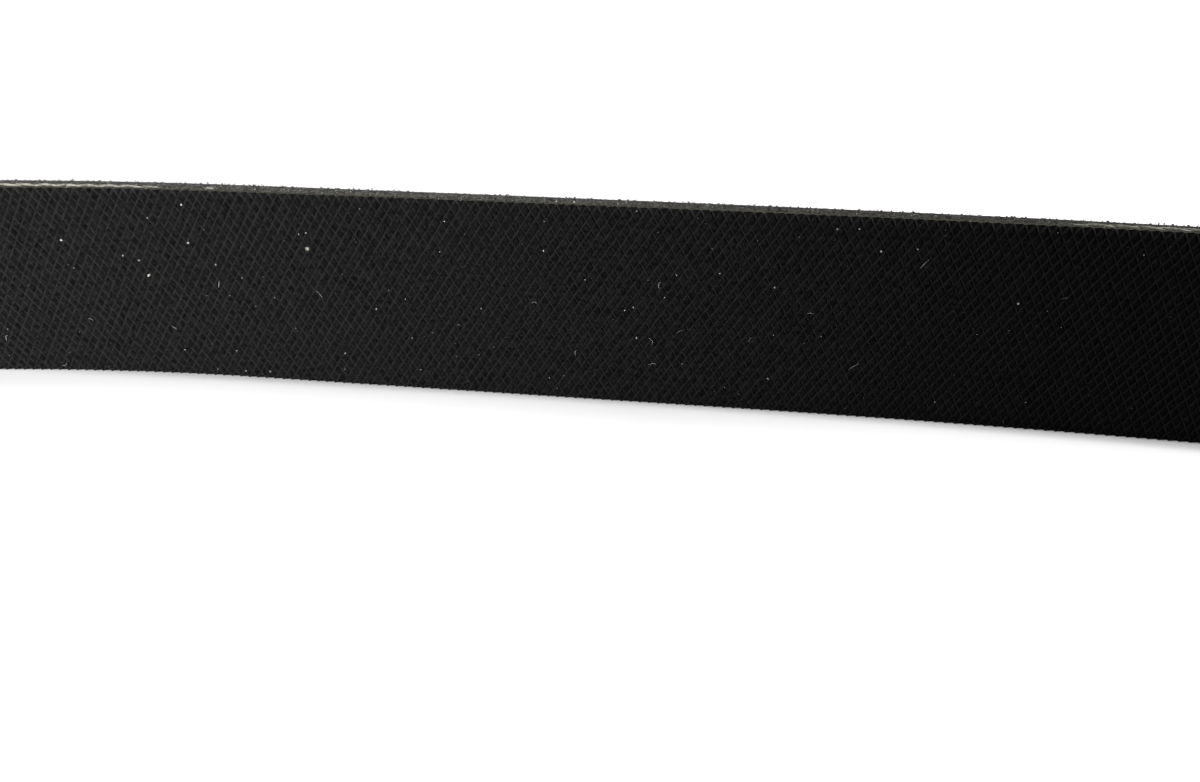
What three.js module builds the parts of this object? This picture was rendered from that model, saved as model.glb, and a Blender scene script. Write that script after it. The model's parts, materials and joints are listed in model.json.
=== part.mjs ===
// Serpentine belt: a car's six-rib drive belt, standing on its cut edge as an endless loop.
// One vulcanised piece, with the ribs on the inside and the flat back on the outside.
// Millimetres, +Z up, X along the loop's length, the origin under the middle of its box.
import * as THREE from 'three';

// Section of the belt, across its width
const RIB_COUNT = 6;
const RIB_PITCH = 3.56;
const RIB_ANGLE = THREE.MathUtils.degToRad(40);
const RIB_DEPTH = 2.4;
const ROOT_RADIUS = 0.4;
const TIP_RADIUS = 0.4;
// From the flat back to the bottom of a groove, which is also the width of each cut edge
const WEB_THICKNESS = 2.1;
// From the flat back to the middle of the tension cords, where the belt's length is measured
const CORD_DEPTH = 0.85;

// The loop as it lies, seen from above and walked counterclockwise
const BELT_LENGTH = 1900;
// The front stretch is pushed in a little: a short bend, a straight run and a long gentle bend
const LEFT_BEND_RADIUS = 220;
const LEFT_BEND_TURN = THREE.MathUtils.degToRad(8);
const MIDDLE_RUN = 50.5;
const RIGHT_BEND_RADIUS = 1080;
const RIGHT_BEND_TURN = THREE.MathUtils.degToRad(4);
const RIGHT_RUN = 60;
// Each end of the loop is a shoulder, a tighter crown and a second shoulder
const SHOULDER_HEADING = THREE.MathUtils.degToRad(50);
const CROWN_SHARE = 0.75;

// The front stretch is twisted: its top leans out on the left and in on the right.
// The places are distances along the back from the start of the middle run.
const LEANS = [
  { most: THREE.MathUtils.degToRad(6), place: -70, reach: 120 },
  { most: THREE.MathUtils.degToRad(-1.8), place: 115, reach: 90 },
];

// How finely the curves are stepped
const CHORD_ERROR = 0.15;
const LONGEST_STEP = 30;
const ROOT_STEPS = 2;
const TIP_STEPS = 1;

const BELT_WIDTH = RIB_COUNT * RIB_PITCH;
const BELT_THICKNESS = WEB_THICKNESS + RIB_DEPTH;
const BACK_LENGTH = BELT_LENGTH + 2 * Math.PI * CORD_DEPTH;

// Points of an arc in the section, where x is the depth behind the back and y is the height
function sectionArc(depth, height, radius, startAngle, endAngle, steps) {
  const points = [];
  for (let i = 0; i <= steps; i += 1) {
    const angle = THREE.MathUtils.lerp(startAngle, endAngle, i / steps);
    points.push(new THREE.Vector2(
      depth + radius * Math.cos(angle),
      height + radius * Math.sin(angle),
    ));
  }
  return points;
}

// The bottom of a groove: flank angles are measured from the depth axis
function grooveRoot(height, startAngle, endAngle, steps) {
  return sectionArc(WEB_THICKNESS + ROOT_RADIUS, height, ROOT_RADIUS, startAngle, endAngle, steps);
}

// A rib's tip: a flat with a rounded corner on each side
function ribTip(height) {
  const flank = RIB_ANGLE / 2;
  const cornerTurn = Math.PI / 2 - flank;
  const flankDepth = RIB_DEPTH - ROOT_RADIUS * (1 - Math.sin(flank));
  const halfGroove = ROOT_RADIUS * Math.cos(flank) + flankDepth * Math.tan(flank);
  const halfFlat = RIB_PITCH / 2 - halfGroove - TIP_RADIUS * Math.tan(cornerTurn / 2);
  const depth = BELT_THICKNESS - TIP_RADIUS;
  return [
    ...sectionArc(depth, height - halfFlat, TIP_RADIUS, -cornerTurn, 0, TIP_STEPS),
    ...sectionArc(depth, height + halfFlat, TIP_RADIUS, 0, cornerTurn, TIP_STEPS),
  ];
}

// The whole section, counterclockwise from the lower corner of the back
function beltSection() {
  const rootStart = Math.PI * 1.5 - RIB_ANGLE / 2;
  const rootEnd = Math.PI / 2 + RIB_ANGLE / 2;
  const points = [new THREE.Vector2(0, 0), ...grooveRoot(0, Math.PI, rootEnd, 1)];
  for (let rib = 0; rib < RIB_COUNT; rib += 1) {
    if (rib > 0) {
      points.push(...grooveRoot(rib * RIB_PITCH, rootStart, rootEnd, ROOT_STEPS));
    }
    points.push(...ribTip((rib + 0.5) * RIB_PITCH));
  }
  points.push(...grooveRoot(BELT_WIDTH, rootStart, Math.PI, 1));
  points.push(new THREE.Vector2(0, BELT_WIDTH));
  return points;
}

// Stretches of the loop: a straight run, and a bend that turns left when its turn is positive
const run = (length) => ({ length, turn: 0 });
const bend = (radius, turn) => ({ length: radius * Math.abs(turn), turn });

// The three bends of one end of the loop, for a given shoulder radius
function loopEnd(radius, turnBefore, turnAfter) {
  return [
    bend(radius, SHOULDER_HEADING + turnBefore),
    bend(radius * CROWN_SHARE, Math.PI - 2 * SHOULDER_HEADING),
    bend(radius, SHOULDER_HEADING + turnAfter),
  ];
}

// Straight distance from the start of a stretch to a point part of the way along it
function chord(length, turn) {
  return turn === 0 ? length : length * Math.sin(turn / 2) / (turn / 2);
}

// How far a row of stretches goes in x and y, with its length as z
function travel(stretches, startHeading) {
  const total = new THREE.Vector3();
  let heading = startHeading;
  for (const { length, turn } of stretches) {
    const reach = chord(length, turn);
    const direction = heading + turn / 2;
    total.add(new THREE.Vector3(reach * Math.cos(direction), reach * Math.sin(direction), length));
    heading += turn;
  }
  return total;
}

// All stretches in order. The shoulders' radius, the left run and the back run
// are what closes the loop at the belt's length.
function loopStretches() {
  const rightSide = [
    run(MIDDLE_RUN),
    bend(RIGHT_BEND_RADIUS, -RIGHT_BEND_TURN),
    run(RIGHT_RUN),
  ];
  const leftBend = bend(LEFT_BEND_RADIUS, -LEFT_BEND_TURN);
  const ends = travel(loopEnd(1, RIGHT_BEND_TURN, 0), -RIGHT_BEND_TURN)
    .add(travel(loopEnd(1, 0, LEFT_BEND_TURN), Math.PI));
  const leftRun = travel([run(1)], LEFT_BEND_TURN);
  const backRun = travel([run(1)], Math.PI);
  const missing = new THREE.Vector3(0, 0, BACK_LENGTH)
    .sub(travel(rightSide, 0))
    .sub(travel([leftBend], LEFT_BEND_TURN));
  const closing = new THREE.Matrix3().set(
    ends.x, leftRun.x, backRun.x,
    ends.y, leftRun.y, backRun.y,
    ends.z, leftRun.z, backRun.z,
  ).invert();
  const found = missing.applyMatrix3(closing);
  return [
    ...rightSide,
    ...loopEnd(found.x, RIGHT_BEND_TURN, 0),
    run(found.z),
    ...loopEnd(found.x, 0, LEFT_BEND_TURN),
    run(found.y),
    leftBend,
  ];
}

// Lean of the top away from the loop's inside, at a distance along the back
function leanAt(distance) {
  let lean = 0;
  for (const { most, place, reach } of LEANS) {
    const around = THREE.MathUtils.euclideanModulo(distance - place, BACK_LENGTH);
    const away = Math.min(around, BACK_LENGTH - around) / reach;
    lean += away < 1 ? most * (1 + Math.cos(Math.PI * away)) / 2 : 0;
  }
  return lean;
}

// Places along the lower edge of the back, each with its heading and lean
function stations() {
  const places = [];
  const start = new THREE.Vector2();
  let heading = 0;
  let distance = 0;
  for (const { length, turn } of loopStretches()) {
    const bendSteps = Math.sqrt(length * Math.abs(turn) / (8 * CHORD_ERROR));
    const steps = Math.ceil(Math.max(bendSteps, length / LONGEST_STEP));
    for (let i = 0; i < steps; i += 1) {
      const partTurn = turn * i / steps;
      const partLength = length * i / steps;
      const reach = chord(partLength, partTurn);
      places.push({
        x: start.x + reach * Math.cos(heading + partTurn / 2),
        y: start.y + reach * Math.sin(heading + partTurn / 2),
        heading: heading + partTurn,
        lean: leanAt(distance + partLength),
      });
    }
    start.x += chord(length, turn) * Math.cos(heading + turn / 2);
    start.y += chord(length, turn) * Math.sin(heading + turn / 2);
    heading += turn;
    distance += length;
  }
  return places;
}

// The section stood up at a station, leaned and set down so that its lowest point touches z = 0
function standSection(section, { x, y, heading, lean }) {
  const leaned = section.map((point) => ({
    out: point.y * Math.sin(lean) - point.x * Math.cos(lean),
    up: point.y * Math.cos(lean) + point.x * Math.sin(lean),
  }));
  const lowest = Math.min(...leaned.map((point) => point.up));
  return leaned.map(({ out, up }) => new THREE.Vector3(
    x + out * Math.sin(heading),
    y - out * Math.cos(heading),
    up - lowest,
  ));
}

// The closed tube of sections around the loop
function beltGeometry() {
  const section = beltSection();
  const rings = stations().map((station) => standSection(section, station));
  const faces = [];
  for (let ring = 0; ring < rings.length; ring += 1) {
    const next = (ring + 1) % rings.length;
    for (let side = 0; side < section.length; side += 1) {
      const after = (side + 1) % section.length;
      const near = [ring * section.length + side, ring * section.length + after];
      const far = [next * section.length + side, next * section.length + after];
      faces.push(near[0], far[1], far[0], near[0], near[1], far[1]);
    }
  }
  const geometry = new THREE.BufferGeometry().setFromPoints(rings.flat());
  geometry.setIndex(faces);
  geometry.computeVertexNormals();
  geometry.computeBoundingBox();
  const middle = geometry.boundingBox.getCenter(new THREE.Vector3());
  geometry.translate(-middle.x, -middle.y, -geometry.boundingBox.min.z);
  return geometry;
}

const rubber = new THREE.MeshStandardMaterial({
  color: 0x1b1b1c,
  roughness: 0.8,
  metalness: 0,
  flatShading: true,
});

const belt = new THREE.Mesh(beltGeometry(), rubber);
belt.name = 'belt';

const model = new THREE.Group();
model.add(belt);

export default model;
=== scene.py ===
# %% [markdown]
# # A serpentine belt, standing on its cut edge
# This lesson dresses a drive belt that was built as one plain solid. The solid already has the right size and
# lies where it should. Here it gets what the eye sees from close by: the diamond pattern moulded into its back,
# the cord and the thin back layer that show in the cut edge, the torn fibres along that edge, and the dust.
# Everything is in metres, in the same frame as the solid, so each piece is made where it belongs.

# %% Load the plain belt
import math

import bmesh
import bpy
from mathutils import Matrix, Vector
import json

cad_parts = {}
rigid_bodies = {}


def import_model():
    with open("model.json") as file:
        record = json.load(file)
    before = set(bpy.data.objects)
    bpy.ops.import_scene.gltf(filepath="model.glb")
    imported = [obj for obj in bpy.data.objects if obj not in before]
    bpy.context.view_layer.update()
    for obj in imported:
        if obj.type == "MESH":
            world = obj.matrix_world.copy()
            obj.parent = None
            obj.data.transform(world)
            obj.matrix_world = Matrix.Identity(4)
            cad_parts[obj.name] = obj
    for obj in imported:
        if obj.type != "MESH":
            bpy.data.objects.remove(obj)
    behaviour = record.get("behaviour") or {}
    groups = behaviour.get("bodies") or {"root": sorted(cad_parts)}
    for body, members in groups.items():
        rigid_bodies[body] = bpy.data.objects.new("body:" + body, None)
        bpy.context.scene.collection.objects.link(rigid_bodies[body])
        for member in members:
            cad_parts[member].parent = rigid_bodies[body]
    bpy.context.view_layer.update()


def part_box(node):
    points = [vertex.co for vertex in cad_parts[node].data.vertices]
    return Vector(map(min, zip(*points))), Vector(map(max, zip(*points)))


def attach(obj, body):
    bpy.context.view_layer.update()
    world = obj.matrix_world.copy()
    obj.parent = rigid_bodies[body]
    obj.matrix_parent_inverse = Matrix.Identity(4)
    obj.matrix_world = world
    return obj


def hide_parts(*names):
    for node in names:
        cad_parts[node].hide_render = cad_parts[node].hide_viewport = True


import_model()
belt_low, belt_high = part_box("belt")
MM = 0.001
print("plain belt in mm:", [round(side / MM, 2) for side in belt_high - belt_low])


def into_scene(name, data):
    """A new object in the scene, at the origin."""
    thing = bpy.data.objects.new(name, data)
    bpy.context.scene.collection.objects.link(thing)
    return thing


# %% [markdown]
# ## The section
# A serpentine belt has a flat back, a web with the tension cords in it, and V-shaped ribs that run in the
# pulleys' grooves. The sizes are those of the plain solid. Depth is counted from the back inwards, and height
# from the lower cut edge upwards.

# %% Sizes of the section
RIB_COUNT = 6
RIB_PITCH = 3.56 * MM
RIB_ANGLE = math.radians(40)
RIB_DEPTH = 2.4 * MM
ROOT_RADIUS = 0.4 * MM
TIP_RADIUS = 0.4 * MM
WEB_THICKNESS = 2.1 * MM
CORD_DEPTH = 0.85 * MM
BACK_LAYER = 0.45 * MM
BELT_WIDTH = RIB_COUNT * RIB_PITCH
BELT_THICKNESS = WEB_THICKNESS + RIB_DEPTH
print("width and thickness in mm:", round(BELT_WIDTH / MM, 2), round(BELT_THICKNESS / MM, 2))

# %% [markdown]
# ## The path of the loop
# The belt is limp, so the loop lies as an oval whose front is pushed in a little. The path is made of straight
# runs and bends, walked counterclockwise from above with the back on the outside. Three sizes are not free: the
# radius of the loop's shoulders, the run on the left and the run at the back. They are what closes the loop at
# the belt's length, so three equations give them.

# %% Sizes of the loop
BELT_LENGTH = 1900 * MM
LEFT_BEND_RADIUS = 220 * MM
LEFT_BEND_TURN = math.radians(8)
MIDDLE_RUN = 50.5 * MM
RIGHT_BEND_RADIUS = 1080 * MM
RIGHT_BEND_TURN = math.radians(4)
RIGHT_RUN = 60 * MM
SHOULDER_HEADING = math.radians(50)
CROWN_SHARE = 0.75
BACK_LENGTH = BELT_LENGTH + 2 * math.pi * CORD_DEPTH


def run(length):
    return length, 0.0


def bend(radius, turn):
    return radius * abs(turn), turn


def loop_end(radius, turn_before, turn_after):
    return [
        bend(radius, SHOULDER_HEADING + turn_before),
        bend(radius * CROWN_SHARE, math.pi - 2 * SHOULDER_HEADING),
        bend(radius, SHOULDER_HEADING + turn_after),
    ]


def chord(length, turn):
    return length if turn == 0 else length * math.sin(turn / 2) / (turn / 2)


def travel(stretches, heading):
    total = Vector((0, 0, 0))
    for length, turn in stretches:
        direction = heading + turn / 2
        reach = chord(length, turn)
        total += Vector((reach * math.cos(direction), reach * math.sin(direction), length))
        heading += turn
    return total


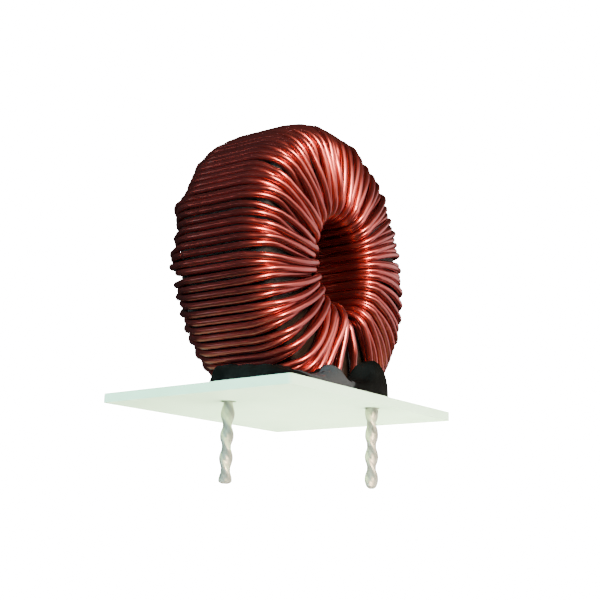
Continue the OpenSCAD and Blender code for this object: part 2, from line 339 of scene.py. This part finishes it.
def turn_points(first):
    """Every turn of one wire, as rows of samples: behind the core inwards, through
    the hole, outwards on the front and back across the outside. Bends are arcs
    round their centre, and a lifted sample moves along its outward normal."""
    i = np.arange(first, wires, 2)[:, None]
    t = np.linspace(0, 1, stretch_samples, endpoint=False)[None, :]
    quarter = np.pi / 2
    inner_end = hole_radius + hole_bend

    def lay(front, radius, reach, tilt, rise=0.0, angle=None):
        """Samples from their radius, their reach along the axis and the tilt of
        their outward normal: 0 outside, a quarter turn on a side, a half inside."""
        angle = face_angle(i, radius, front) if angle is None else angle
        up = lift(i, radius, front) + slack(i, radius) + rise
        side = 1 if front else -1
        around = np.radians(angle)
        r, x = radius + up * np.cos(tilt), side * (reach + up * np.sin(tilt))
        out, sideways = np.cos(tilt), side * np.sin(tilt)
        y, z = np.sin(around), -np.cos(around)
        columns = np.broadcast_arrays(x, r * y, r * z, sideways, out * y, out * z)
        return np.stack(columns[:3], -1), np.stack(columns[3:], -1)

    def inward(front, t):
        """One side from the rim to the hole: outer bend, flat side, inner bend."""
        run = run_radius(i if front else i - 2)
        bend = rim_bend(run)
        outer_end, arc = run - bend, quarter * t
        outer_reach = bow_reach - bend + bend * np.sin(arc)
        flat_reach = face_reach + face_bow * (1 - t**2)
        inner_reach = face_reach - hole_bend + hole_bend * np.cos(arc)
        standing = 0.0 if front else knuckle(i - 2, -outer_reach)
        rise = (i % 2) * (least_rise + of_wire(face_rise, i)) * 4 * t * (1 - t)
        return [
            lay(front, outer_end + bend * np.cos(arc), outer_reach, arc, standing),
            lay(front, outer_end + (inner_end - outer_end) * t, flat_reach, quarter, rise),
            lay(front, inner_end - hole_bend * np.sin(arc), inner_reach, quarter + arc),
        ]

    deep = face_reach - hole_bend
    inside = lay(True, hole_radius, deep * (2 * t - 1), 2 * quarter, angle=hole_angle(i))
    run = run_radius(i)
    reach = (bow_reach - rim_bend(run)) * (1 - 2 * t)
    leave, land = face_angle(i, run, True), face_angle(i + 2, run, False)
    outside = lay(True, run, reach, 0 * t, knuckle(i, reach), leave + (land - leave) * t)
    stretches = inward(False, t) + [inside] + inward(True, 1 - t)[::-1] + [outside]
    return [np.concatenate(column, axis=1) for column in zip(*stretches)]


def on_plate(points):
    """Turns points of the coil's own frame about the upright axis and moves them
    to the coil's place on the plate."""
    x, y, z = np.moveaxis(points, -1, 0)
    turned = np.radians(coil_turn)
    cos, sin = np.cos(turned), np.sin(turned)
    return np.stack([cos * x - sin * y, sin * x + cos * y, z], -1) + coil_middle


def through(knots, count):
    """A Catmull-Rom curve: between each two knots a cubic whose slope at a knot
    is half the step from the knot before it to the knot after it."""
    knots = np.asarray(knots, float)
    before, beyond = 2 * knots[:1] - knots[1:2], 2 * knots[-1:] - knots[-2:-1]
    padded = np.concatenate([before, knots, beyond])
    t = np.linspace(0, len(knots) - 1, count)
    k = np.minimum(t.astype(int), len(knots) - 2)
    u = (t - k)[:, None]
    a, b, c, d = padded[k], padded[k + 1], padded[k + 2], padded[k + 3]
    squares, cubes = 2 * a - 5 * b + 4 * c - d, 3 * b - a - 3 * c + d
    return 0.5 * (2 * b + (c - a) * u + squares * u**2 + cubes * u**3)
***
- _Challenge_
Nothing but the lines from the one with "const belt = new" through the one with "obj.matrix_world = Matrix.Identity(4)" should be retyped; include both and keep them exact.

- _Solution below_
const belt = new THREE.Mesh(beltGeometry(), rubber);
belt.name = 'belt';

const model = new THREE.Group();
model.add(belt);

export default model;
=== scene.py ===
# %% [markdown]
# # A serpentine belt, standing on its cut edge
# This lesson dresses a drive belt that was built as one plain solid. The solid already has the right size and
# lies where it should. Here it gets what the eye sees from close by: the diamond pattern moulded into its back,
# the cord and the thin back layer that show in the cut edge, the torn fibres along that edge, and the dust.
# Everything is in metres, in the same frame as the solid, so each piece is made where it belongs.

# %% Load the plain belt
import math

import bmesh
import bpy
from mathutils import Matrix, Vector
import json

cad_parts = {}
rigid_bodies = {}


def import_model():
    with open("model.json") as file:
        record = json.load(file)
    before = set(bpy.data.objects)
    bpy.ops.import_scene.gltf(filepath="model.glb")
    imported = [obj for obj in bpy.data.objects if obj not in before]
    bpy.context.view_layer.update()
    for obj in imported:
        if obj.type == "MESH":
            world = obj.matrix_world.copy()
            obj.parent = None
            obj.data.transform(world)
            obj.matrix_world = Matrix.Identity(4)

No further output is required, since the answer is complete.